--- TASK DETAILS ---
Extract the listing in its entirety, keeping each line identical to the original.

** begin PROVIDED MATERIAL **

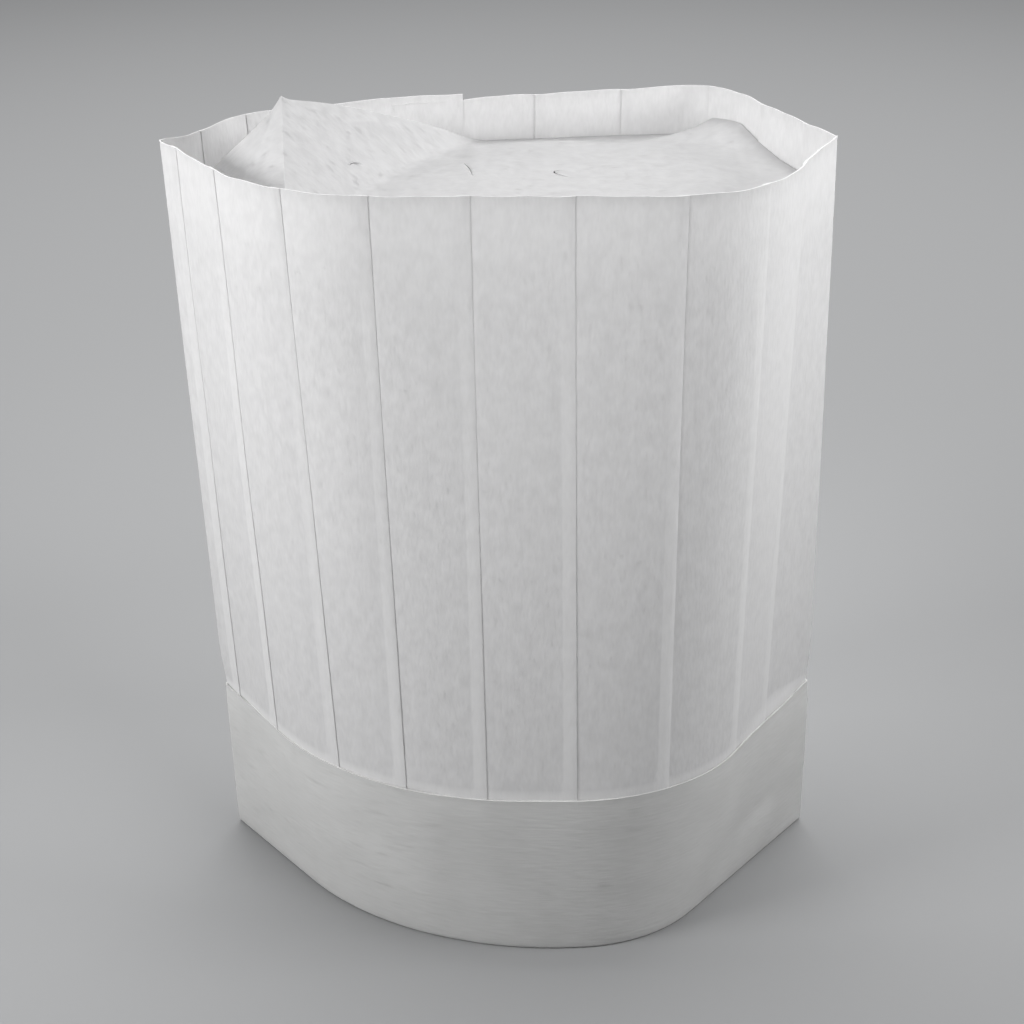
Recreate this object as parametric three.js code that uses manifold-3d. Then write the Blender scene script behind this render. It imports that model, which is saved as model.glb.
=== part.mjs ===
// A disposable chef hat: a tall pleated crown of thin nonwoven sheet, a plain folded headband
// and a flat top panel that closes the crown a little below its rim.
// Millimetres, +Z up, the front faces -Y, and the origin is on the floor below the middle.

import * as THREE from 'three';
import Module from 'manifold-3d';

// Driving sizes

const HAT_HEIGHT = 254;
const BAND_HEIGHT = 60;
const INNER_BAND_HEIGHT = 65;
const WALL = 1;
const GAP = 0.3;
const CURVE_CLEARANCE = 0.4;
const CROWN_FOOT = 45;
const PLEAT_TUCK_AT_BAND = 4.5;
const PLEAT_TUCK_AT_RIM = 3.7;
const STEPS_PER_PANEL = 4;
const CROWN_ROWS = 4;
const BAND_STEPS = 40;
const PANEL_STEPS = 30;

const PANEL_LEVEL = 237;
const PANEL_THICKNESS = 1.25;
const CROWNING = { height: 5, x: 10, halfLength: 88, halfDepth: 64 };
const CREASE_DROP = 7;
const CREASE_DROP_REACH = 0.15;
const FLANGE_FOOT = 225;

// The left end of the top panel stands up as a gusset: three folds meet in its peak.
const GUSSET_PEAK = { x: -74, y: 0, z: 268 };
const GUSSET_FRONT_FOLD = 0.26;
const GUSSET_BACK_FOLD = 0.437;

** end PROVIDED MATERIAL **

--- FINAL RESULT ---
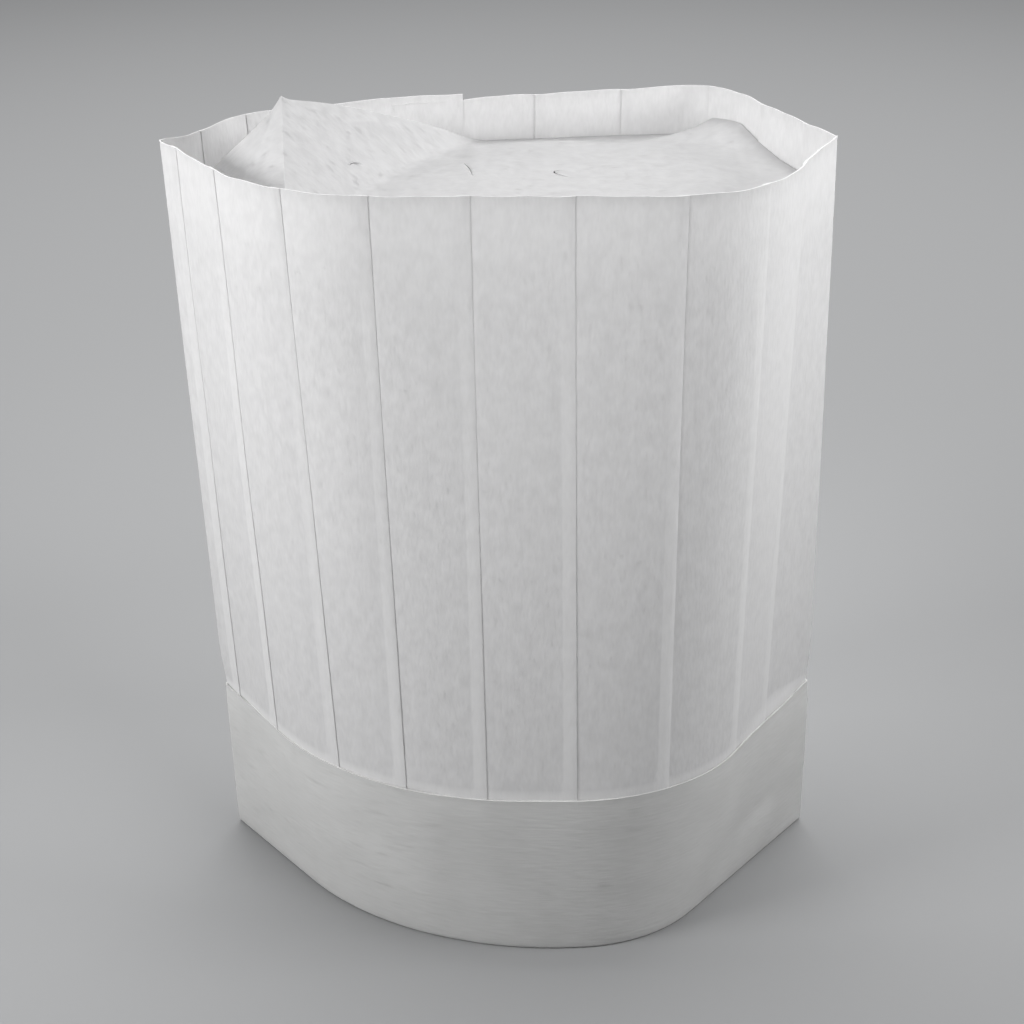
Recreate this object as parametric three.js code that uses manifold-3d. Then write the Blender scene script behind this render. It imports that model, which is saved as model.glb.
=== part.mjs ===
// A disposable chef hat: a tall pleated crown of thin nonwoven sheet, a plain folded headband
// and a flat top panel that closes the crown a little below its rim.
// Millimetres, +Z up, the front faces -Y, and the origin is on the floor below the middle.

import * as THREE from 'three';
import Module from 'manifold-3d';

// Driving sizes

const HAT_HEIGHT = 254;
const BAND_HEIGHT = 60;
const INNER_BAND_HEIGHT = 65;
const WALL = 1;
const GAP = 0.3;
const CURVE_CLEARANCE = 0.4;
const CROWN_FOOT = 45;
const PLEAT_TUCK_AT_BAND = 4.5;
const PLEAT_TUCK_AT_RIM = 3.7;
const STEPS_PER_PANEL = 4;
const CROWN_ROWS = 4;
const BAND_STEPS = 40;
const PANEL_STEPS = 30;

const PANEL_LEVEL = 237;
const PANEL_THICKNESS = 1.25;
const CROWNING = { height: 5, x: 10, halfLength: 88, halfDepth: 64 };
const CREASE_DROP = 7;
const CREASE_DROP_REACH = 0.15;
const FLANGE_FOOT = 225;

// The left end of the top panel stands up as a gusset: three folds meet in its peak.
const GUSSET_PEAK = { x: -74, y: 0, z: 268 };
const GUSSET_FRONT_FOLD = 0.26;
const GUSSET_BACK_FOLD = 0.437;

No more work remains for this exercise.